## Challenge
Output the lines below exactly, please, from the first line until the line with "wasm.setup();", counting both.

++++

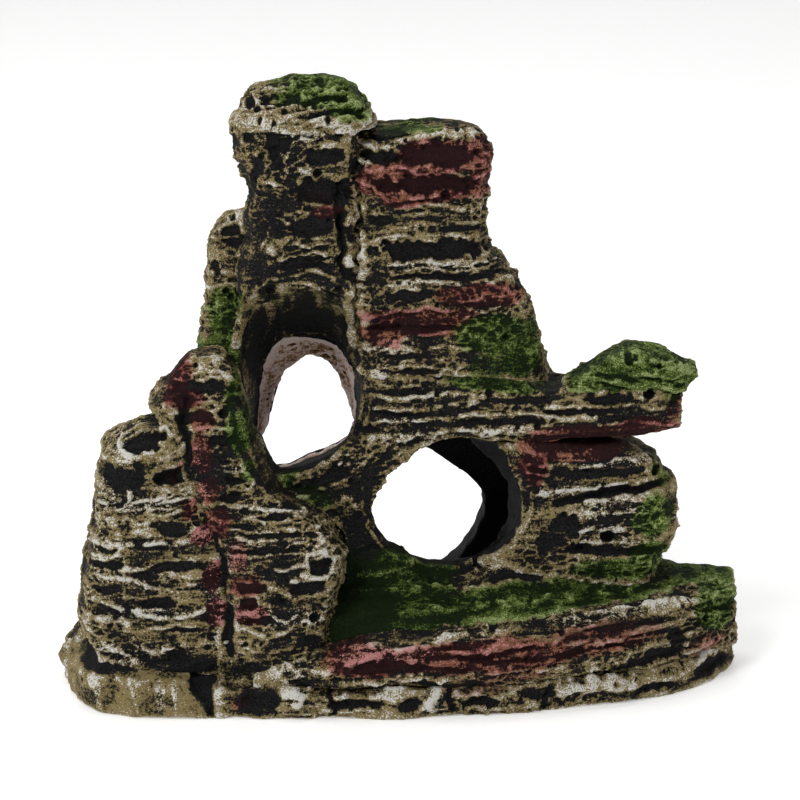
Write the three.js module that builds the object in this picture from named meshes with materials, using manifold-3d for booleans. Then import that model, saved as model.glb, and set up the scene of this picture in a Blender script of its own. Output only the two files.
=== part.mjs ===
// A resin cave ornament for an aquarium: a craggy outcrop of layered stones round two caves.
// Each stone is a casting of its own, bedded against its neighbours with a thin line of glue.
// Millimetres. +X is to the right, -Y is the front, +Z is up. The origin is on the table, under the
// middle of the outcrop.
import * as THREE from "three";
import { mergeVertices } from "three/addons/utils/BufferGeometryUtils.js";
import Module from "manifold-3d";

const wasm = await Module();
wasm.setup();

// Driving dimensions.
const GLUE_GAP = 0.4; // between a stone and the one that it is bedded against
const PLATE_TOP = 5; // the base plate's upper face
const FACE = -6; // front face of the tower
const CORE = 10; // the plane where the front stones meet the rear ones
const RIND = CORE + 0.45; // where the rear stones begin
const REAR = 26; // rear face, behind the caves
const TIDY = 0.1; // facets that differ by less than this are merged

// ---------------------------------------------------------------- shaping

// Slow waves that make a stone's face uneven, from about -1 to 1.
function waves(x, y, z) {
  return (
    0.5 * Math.sin(0.37 * x + 1.7 * Math.sin(0.19 * z) + 0.8) * Math.cos(0.31 * y - 0.4) +
    0.3 * Math.sin(0.71 * z + 0.23 * x) +
    0.2 * Math.cos(0.83 * x - 0.45 * y + 0.3 * z)
  );
}

// Layers of rock that stand out and fall back, from about -1 to 1.
function bedding(x, z) {
  const height = z + 0.05 * x + 0.8 * Math.sin(0.11 * x);
  return 0.6 * Math.sin((2 * Math.PI * height) / 6.4) + 0.4 * Math.sin((2 * Math.PI * height) / 10.7 + 1);
}

// The section at one place along a stone, from the two stations on either side of it.
function sectionAt(stations, place) {
  const next = stations.findIndex(([at]) => at >= place);
  if (next <= 0) return stations[next === 0 ? 0 : stations.length - 1].slice(1);
  const [before, after] = [stations[next - 1], stations[next]];
  const share = (place - before[0]) / (after[0] - before[0]);
  return before.slice(1).map((value, i) => value + share * (after[i + 1] - value));
}

// A point of the unit square moved to a rounded square. A higher `square` gives sharper corners.
function rounded(u, v, square) {
  const reach = Math.max(Math.abs(u), Math.abs(v));
  if (reach < 1e-9) return [0, 0];
  const norm = (Math.abs(u) ** square + Math.abs(v) ** square) ** (1 / square);
  return [(u * reach) / norm, (v * reach) / norm];
}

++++

## Response to the task
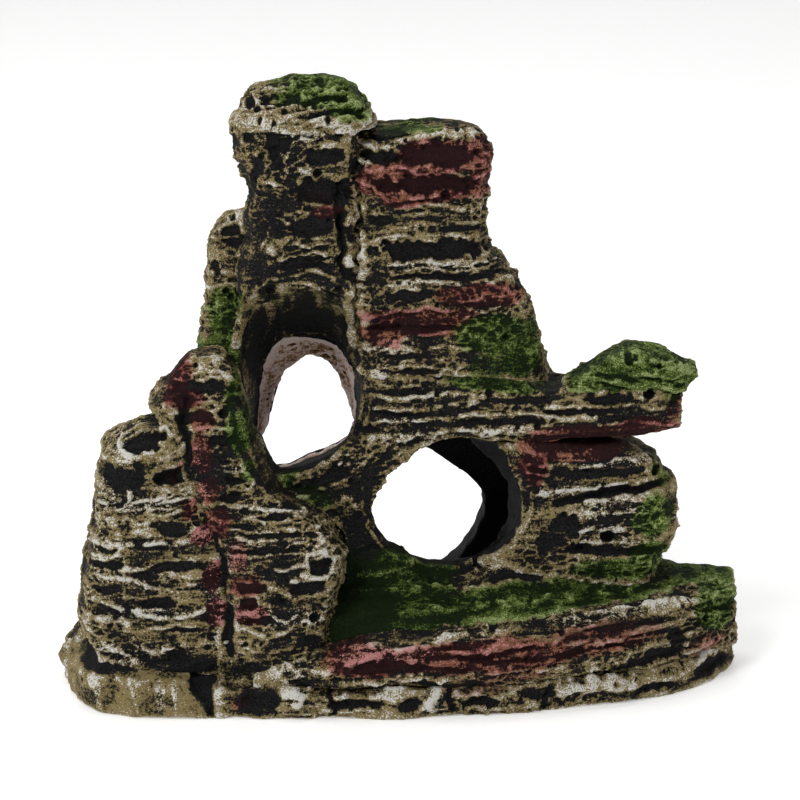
Write the three.js module that builds the object in this picture from named meshes with materials, using manifold-3d for booleans. Then import that model, saved as model.glb, and set up the scene of this picture in a Blender script of its own. Output only the two files.
=== part.mjs ===
// A resin cave ornament for an aquarium: a craggy outcrop of layered stones round two caves.
// Each stone is a casting of its own, bedded against its neighbours with a thin line of glue.
// Millimetres. +X is to the right, -Y is the front, +Z is up. The origin is on the table, under the
// middle of the outcrop.
import * as THREE from "three";
import { mergeVertices } from "three/addons/utils/BufferGeometryUtils.js";
import Module from "manifold-3d";

const wasm = await Module();
wasm.setup();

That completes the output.